>> START

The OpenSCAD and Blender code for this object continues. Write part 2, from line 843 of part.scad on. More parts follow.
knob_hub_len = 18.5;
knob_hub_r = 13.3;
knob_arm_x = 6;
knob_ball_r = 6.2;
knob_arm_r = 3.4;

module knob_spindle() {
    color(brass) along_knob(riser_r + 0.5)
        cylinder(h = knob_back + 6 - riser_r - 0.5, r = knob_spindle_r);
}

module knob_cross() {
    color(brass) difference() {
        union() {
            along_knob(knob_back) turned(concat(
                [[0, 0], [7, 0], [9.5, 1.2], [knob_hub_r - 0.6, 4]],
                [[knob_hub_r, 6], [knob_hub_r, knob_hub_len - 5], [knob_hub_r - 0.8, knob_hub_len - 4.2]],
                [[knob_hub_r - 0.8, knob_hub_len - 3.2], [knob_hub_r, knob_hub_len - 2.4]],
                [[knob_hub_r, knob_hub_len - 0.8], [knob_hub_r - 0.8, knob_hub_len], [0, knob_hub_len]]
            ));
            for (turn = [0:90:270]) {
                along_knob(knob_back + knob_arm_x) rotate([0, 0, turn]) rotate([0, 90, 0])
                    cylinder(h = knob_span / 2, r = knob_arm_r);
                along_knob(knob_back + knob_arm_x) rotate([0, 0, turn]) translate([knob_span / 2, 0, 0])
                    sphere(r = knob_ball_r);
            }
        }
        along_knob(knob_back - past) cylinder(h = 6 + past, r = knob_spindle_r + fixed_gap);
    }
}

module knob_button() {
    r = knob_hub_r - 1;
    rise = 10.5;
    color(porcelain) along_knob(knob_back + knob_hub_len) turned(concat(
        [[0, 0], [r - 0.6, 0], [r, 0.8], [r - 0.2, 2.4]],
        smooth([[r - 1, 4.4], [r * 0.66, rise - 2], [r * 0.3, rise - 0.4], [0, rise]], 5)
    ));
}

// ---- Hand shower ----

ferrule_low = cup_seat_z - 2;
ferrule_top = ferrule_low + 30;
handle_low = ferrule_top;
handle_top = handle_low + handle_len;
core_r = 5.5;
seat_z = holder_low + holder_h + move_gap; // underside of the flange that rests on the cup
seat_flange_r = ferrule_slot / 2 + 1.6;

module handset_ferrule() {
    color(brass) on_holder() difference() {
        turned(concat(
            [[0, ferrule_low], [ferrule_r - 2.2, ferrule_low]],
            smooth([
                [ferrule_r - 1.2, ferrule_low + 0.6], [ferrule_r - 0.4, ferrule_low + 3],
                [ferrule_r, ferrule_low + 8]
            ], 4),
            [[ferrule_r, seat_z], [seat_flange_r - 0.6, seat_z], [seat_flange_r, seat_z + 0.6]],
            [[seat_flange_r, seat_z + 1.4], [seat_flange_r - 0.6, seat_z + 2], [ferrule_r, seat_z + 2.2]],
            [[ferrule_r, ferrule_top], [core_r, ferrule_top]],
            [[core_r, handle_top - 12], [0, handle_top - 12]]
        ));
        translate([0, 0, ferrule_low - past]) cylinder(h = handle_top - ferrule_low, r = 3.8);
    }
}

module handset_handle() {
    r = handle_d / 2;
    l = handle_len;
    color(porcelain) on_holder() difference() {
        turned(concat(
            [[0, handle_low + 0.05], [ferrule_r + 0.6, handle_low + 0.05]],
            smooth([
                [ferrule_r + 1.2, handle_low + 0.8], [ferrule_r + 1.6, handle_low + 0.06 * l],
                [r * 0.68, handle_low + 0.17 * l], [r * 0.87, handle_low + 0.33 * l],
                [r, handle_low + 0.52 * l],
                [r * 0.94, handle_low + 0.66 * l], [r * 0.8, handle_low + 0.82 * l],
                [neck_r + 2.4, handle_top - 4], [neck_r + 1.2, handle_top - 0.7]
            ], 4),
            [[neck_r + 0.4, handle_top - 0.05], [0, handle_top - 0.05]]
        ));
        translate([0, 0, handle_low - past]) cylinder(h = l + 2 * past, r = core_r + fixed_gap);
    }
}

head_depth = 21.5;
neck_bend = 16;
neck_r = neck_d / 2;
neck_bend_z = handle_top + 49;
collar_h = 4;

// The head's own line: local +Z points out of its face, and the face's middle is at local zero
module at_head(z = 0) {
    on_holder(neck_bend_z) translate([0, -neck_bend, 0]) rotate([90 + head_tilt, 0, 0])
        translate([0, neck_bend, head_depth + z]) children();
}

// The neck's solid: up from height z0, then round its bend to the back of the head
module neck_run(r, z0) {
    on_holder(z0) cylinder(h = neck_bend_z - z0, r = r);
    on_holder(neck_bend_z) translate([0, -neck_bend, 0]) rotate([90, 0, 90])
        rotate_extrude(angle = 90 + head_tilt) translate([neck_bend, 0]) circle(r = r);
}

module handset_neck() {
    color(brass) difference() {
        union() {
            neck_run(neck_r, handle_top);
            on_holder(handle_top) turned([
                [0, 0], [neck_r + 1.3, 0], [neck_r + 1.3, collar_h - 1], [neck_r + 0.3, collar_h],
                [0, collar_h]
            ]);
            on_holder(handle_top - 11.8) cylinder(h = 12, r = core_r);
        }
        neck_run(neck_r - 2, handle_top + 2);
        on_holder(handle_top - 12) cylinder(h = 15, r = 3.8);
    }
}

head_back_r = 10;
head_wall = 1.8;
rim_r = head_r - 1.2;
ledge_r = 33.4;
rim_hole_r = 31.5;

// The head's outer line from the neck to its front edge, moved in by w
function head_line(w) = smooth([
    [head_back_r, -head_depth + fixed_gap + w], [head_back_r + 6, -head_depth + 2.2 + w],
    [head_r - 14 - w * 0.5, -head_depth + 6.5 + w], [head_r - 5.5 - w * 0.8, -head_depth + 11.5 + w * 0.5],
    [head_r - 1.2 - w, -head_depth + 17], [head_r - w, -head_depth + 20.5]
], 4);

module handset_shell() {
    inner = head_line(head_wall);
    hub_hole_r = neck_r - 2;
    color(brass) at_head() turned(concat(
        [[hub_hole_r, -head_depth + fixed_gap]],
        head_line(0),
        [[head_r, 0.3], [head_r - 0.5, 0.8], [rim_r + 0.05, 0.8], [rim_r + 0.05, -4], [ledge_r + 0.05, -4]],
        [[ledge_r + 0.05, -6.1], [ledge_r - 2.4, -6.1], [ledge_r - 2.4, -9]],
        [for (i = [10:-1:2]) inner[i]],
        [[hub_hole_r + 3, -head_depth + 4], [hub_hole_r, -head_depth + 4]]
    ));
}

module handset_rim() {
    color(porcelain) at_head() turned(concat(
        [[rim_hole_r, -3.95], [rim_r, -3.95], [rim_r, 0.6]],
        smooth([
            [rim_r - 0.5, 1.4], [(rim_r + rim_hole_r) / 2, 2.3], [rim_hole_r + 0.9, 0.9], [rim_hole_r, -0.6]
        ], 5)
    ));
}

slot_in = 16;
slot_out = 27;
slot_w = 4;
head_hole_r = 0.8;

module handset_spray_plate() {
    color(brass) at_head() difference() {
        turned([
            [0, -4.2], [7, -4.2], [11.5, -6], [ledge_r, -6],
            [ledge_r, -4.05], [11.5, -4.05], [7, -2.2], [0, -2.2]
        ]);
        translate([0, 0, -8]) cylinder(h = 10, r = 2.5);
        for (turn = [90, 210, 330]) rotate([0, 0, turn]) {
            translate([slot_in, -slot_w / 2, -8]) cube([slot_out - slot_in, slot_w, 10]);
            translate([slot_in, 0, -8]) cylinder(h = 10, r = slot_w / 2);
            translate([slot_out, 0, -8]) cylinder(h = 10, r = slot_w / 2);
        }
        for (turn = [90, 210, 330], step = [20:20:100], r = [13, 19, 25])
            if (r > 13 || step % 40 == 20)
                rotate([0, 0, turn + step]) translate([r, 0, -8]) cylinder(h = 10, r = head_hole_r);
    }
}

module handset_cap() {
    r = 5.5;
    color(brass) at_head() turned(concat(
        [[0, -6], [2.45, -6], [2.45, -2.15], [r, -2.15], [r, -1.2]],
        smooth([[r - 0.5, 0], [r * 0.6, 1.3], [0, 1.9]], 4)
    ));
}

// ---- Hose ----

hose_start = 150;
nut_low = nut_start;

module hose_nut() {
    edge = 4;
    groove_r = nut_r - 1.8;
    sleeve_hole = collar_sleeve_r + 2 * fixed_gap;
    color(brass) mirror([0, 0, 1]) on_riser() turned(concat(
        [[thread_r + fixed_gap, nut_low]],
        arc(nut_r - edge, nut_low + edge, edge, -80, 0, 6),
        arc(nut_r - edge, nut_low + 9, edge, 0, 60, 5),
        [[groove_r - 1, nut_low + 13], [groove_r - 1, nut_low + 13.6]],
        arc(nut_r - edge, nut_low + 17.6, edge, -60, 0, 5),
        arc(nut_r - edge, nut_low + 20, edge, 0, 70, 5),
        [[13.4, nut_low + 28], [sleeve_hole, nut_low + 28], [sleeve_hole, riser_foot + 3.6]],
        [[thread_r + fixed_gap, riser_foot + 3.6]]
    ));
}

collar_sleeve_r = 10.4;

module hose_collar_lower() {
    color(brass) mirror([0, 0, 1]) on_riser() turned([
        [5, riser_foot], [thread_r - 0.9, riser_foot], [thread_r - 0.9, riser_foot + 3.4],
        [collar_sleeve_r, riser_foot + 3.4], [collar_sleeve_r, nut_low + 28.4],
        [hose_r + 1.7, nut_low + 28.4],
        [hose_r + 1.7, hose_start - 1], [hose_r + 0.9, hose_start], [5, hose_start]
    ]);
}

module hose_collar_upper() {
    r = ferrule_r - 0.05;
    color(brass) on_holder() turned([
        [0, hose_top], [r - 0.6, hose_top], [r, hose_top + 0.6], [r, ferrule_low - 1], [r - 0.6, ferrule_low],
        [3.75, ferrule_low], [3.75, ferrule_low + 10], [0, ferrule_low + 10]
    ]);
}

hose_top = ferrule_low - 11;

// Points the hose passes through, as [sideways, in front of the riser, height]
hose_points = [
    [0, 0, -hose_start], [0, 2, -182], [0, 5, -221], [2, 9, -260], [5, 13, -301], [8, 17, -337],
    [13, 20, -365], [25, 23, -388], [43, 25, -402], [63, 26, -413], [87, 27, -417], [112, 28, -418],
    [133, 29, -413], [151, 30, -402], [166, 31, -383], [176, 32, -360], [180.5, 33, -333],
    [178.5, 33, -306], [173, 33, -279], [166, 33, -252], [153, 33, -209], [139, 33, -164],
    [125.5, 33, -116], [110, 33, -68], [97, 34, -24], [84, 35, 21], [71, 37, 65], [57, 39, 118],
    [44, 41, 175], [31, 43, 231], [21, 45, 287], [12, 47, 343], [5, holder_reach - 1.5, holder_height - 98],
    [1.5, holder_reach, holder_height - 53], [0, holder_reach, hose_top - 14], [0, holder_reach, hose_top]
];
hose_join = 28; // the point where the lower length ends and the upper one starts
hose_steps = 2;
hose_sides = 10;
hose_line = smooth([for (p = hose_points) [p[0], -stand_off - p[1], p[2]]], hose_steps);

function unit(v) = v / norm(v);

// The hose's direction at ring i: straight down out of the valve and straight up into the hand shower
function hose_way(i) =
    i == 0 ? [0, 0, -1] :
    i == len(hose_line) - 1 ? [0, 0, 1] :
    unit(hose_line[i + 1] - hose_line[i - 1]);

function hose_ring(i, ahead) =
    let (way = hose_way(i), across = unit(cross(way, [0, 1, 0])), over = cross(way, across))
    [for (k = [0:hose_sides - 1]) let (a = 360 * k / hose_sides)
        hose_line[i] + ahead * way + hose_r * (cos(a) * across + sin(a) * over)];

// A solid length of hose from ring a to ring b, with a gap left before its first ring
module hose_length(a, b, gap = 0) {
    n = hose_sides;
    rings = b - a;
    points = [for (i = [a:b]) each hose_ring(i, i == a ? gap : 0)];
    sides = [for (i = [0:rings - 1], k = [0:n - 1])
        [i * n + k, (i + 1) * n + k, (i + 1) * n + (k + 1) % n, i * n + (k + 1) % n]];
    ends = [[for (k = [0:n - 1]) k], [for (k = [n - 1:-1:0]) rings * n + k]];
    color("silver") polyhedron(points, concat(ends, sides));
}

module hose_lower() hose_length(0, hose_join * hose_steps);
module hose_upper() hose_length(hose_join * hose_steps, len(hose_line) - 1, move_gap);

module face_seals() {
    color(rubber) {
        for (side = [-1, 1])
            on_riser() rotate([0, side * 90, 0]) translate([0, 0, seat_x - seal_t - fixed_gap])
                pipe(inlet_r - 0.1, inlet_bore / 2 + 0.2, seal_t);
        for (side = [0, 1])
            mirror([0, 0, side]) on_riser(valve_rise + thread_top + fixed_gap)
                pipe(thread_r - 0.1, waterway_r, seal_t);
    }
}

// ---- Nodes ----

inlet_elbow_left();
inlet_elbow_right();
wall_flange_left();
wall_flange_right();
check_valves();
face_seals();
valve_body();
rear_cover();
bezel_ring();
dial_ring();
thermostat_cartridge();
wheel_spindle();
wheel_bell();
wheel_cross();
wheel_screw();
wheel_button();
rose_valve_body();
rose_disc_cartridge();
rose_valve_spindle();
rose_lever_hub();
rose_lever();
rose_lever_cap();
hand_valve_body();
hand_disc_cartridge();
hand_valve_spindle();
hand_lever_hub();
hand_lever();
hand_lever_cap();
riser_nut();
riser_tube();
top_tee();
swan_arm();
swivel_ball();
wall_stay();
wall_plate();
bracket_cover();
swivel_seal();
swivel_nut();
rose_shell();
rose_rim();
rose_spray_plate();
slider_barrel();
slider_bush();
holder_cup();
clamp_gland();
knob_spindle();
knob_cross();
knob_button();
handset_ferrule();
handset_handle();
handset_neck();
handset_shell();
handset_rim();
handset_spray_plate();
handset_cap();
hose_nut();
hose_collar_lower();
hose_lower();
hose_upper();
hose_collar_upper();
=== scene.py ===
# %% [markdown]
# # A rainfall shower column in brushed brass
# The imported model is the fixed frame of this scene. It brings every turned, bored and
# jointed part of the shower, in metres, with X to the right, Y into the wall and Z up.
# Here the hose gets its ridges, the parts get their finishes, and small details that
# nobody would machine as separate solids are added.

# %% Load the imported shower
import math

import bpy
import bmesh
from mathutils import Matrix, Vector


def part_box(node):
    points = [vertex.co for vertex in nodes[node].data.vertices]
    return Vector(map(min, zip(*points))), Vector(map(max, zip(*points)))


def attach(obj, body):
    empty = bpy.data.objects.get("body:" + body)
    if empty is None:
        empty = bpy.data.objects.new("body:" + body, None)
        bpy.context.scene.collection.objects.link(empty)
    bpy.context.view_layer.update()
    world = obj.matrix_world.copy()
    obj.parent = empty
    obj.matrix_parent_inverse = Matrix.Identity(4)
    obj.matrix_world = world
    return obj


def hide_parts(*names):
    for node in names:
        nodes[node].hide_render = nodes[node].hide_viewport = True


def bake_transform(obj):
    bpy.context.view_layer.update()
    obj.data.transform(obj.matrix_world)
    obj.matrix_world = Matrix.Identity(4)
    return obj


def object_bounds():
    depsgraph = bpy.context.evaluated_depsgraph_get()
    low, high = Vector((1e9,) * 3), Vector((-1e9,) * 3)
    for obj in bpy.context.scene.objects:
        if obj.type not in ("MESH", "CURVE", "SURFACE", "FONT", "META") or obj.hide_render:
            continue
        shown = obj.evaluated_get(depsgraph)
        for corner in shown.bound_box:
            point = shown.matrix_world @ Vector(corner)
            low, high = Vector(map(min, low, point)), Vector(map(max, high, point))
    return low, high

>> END
>> START

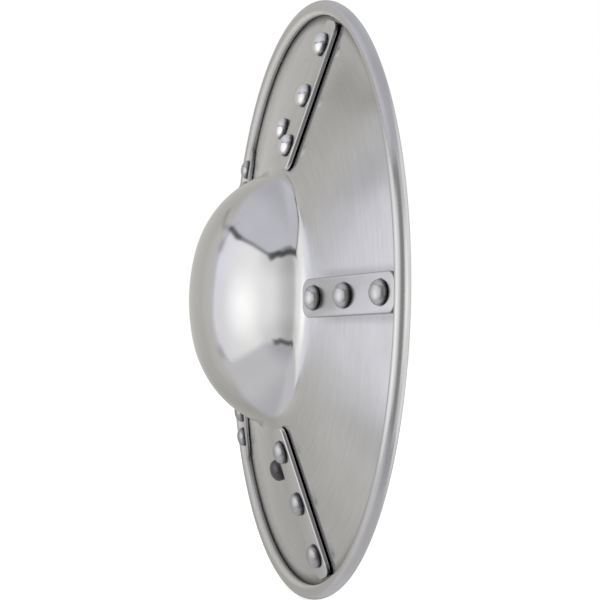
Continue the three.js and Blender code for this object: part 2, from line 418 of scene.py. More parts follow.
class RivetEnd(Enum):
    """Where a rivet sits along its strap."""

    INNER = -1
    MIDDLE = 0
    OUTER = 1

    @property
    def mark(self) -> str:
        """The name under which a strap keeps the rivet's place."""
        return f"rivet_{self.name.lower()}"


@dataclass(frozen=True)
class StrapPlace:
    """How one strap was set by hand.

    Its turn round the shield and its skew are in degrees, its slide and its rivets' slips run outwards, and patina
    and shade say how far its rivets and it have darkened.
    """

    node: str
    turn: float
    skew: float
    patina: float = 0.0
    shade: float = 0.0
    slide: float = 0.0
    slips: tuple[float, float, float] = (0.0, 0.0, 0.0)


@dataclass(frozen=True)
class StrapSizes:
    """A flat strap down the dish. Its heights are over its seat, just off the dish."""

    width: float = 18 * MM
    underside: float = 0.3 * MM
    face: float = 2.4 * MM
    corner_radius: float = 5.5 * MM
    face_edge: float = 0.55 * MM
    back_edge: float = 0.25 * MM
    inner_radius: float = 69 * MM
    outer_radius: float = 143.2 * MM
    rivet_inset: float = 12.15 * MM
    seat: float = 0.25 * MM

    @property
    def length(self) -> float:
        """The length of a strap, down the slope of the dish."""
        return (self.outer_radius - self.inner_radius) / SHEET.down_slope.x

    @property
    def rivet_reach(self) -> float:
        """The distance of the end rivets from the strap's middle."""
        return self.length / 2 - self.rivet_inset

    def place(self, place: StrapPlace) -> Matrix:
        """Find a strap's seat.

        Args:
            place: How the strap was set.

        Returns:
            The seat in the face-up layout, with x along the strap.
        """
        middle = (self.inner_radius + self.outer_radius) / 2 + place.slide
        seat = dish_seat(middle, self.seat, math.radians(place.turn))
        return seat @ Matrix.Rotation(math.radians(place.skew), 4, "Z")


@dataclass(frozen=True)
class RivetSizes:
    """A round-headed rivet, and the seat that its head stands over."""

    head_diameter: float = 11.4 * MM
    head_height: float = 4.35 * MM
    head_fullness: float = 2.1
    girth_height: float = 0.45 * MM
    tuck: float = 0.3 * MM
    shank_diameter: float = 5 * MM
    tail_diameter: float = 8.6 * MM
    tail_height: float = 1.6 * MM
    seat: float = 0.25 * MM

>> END

— AIM OF THE EXERCISE —
Begin with the line containing "inlet_elbow_left();", end with the line containing "obj.data.transform(obj.matrix_world)", and repeat every line in that stretch exactly.

— OUTPUT OF THE EXERCISE —
inlet_elbow_left();
inlet_elbow_right();
wall_flange_left();
wall_flange_right();
check_valves();
face_seals();
valve_body();
rear_cover();
bezel_ring();
dial_ring();
thermostat_cartridge();
wheel_spindle();
wheel_bell();
wheel_cross();
wheel_screw();
wheel_button();
rose_valve_body();
rose_disc_cartridge();
rose_valve_spindle();
rose_lever_hub();
rose_lever();
rose_lever_cap();
hand_valve_body();
hand_disc_cartridge();
hand_valve_spindle();
hand_lever_hub();
hand_lever();
hand_lever_cap();
riser_nut();
riser_tube();
top_tee();
swan_arm();
swivel_ball();
wall_stay();
wall_plate();
bracket_cover();
swivel_seal();
swivel_nut();
rose_shell();
rose_rim();
rose_spray_plate();
slider_barrel();
slider_bush();
holder_cup();
clamp_gland();
knob_spindle();
knob_cross();
knob_button();
handset_ferrule();
handset_handle();
handset_neck();
handset_shell();
handset_rim();
handset_spray_plate();
handset_cap();
hose_nut();
hose_collar_lower();
hose_lower();
hose_upper();
hose_collar_upper();
=== scene.py ===
# %% [markdown]
# # A rainfall shower column in brushed brass
# The imported model is the fixed frame of this scene. It brings every turned, bored and
# jointed part of the shower, in metres, with X to the right, Y into the wall and Z up.
# Here the hose gets its ridges, the parts get their finishes, and small details that
# nobody would machine as separate solids are added.

# %% Load the imported shower
import math

import bpy
import bmesh
from mathutils import Matrix, Vector


def part_box(node):
    points = [vertex.co for vertex in nodes[node].data.vertices]
    return Vector(map(min, zip(*points))), Vector(map(max, zip(*points)))


def attach(obj, body):
    empty = bpy.data.objects.get("body:" + body)
    if empty is None:
        empty = bpy.data.objects.new("body:" + body, None)
        bpy.context.scene.collection.objects.link(empty)
    bpy.context.view_layer.update()
    world = obj.matrix_world.copy()
    obj.parent = empty
    obj.matrix_parent_inverse = Matrix.Identity(4)
    obj.matrix_world = world
    return obj


def hide_parts(*names):
    for node in names:
        nodes[node].hide_render = nodes[node].hide_viewport = True


def bake_transform(obj):
    bpy.context.view_layer.update()
    obj.data.transform(obj.matrix_world)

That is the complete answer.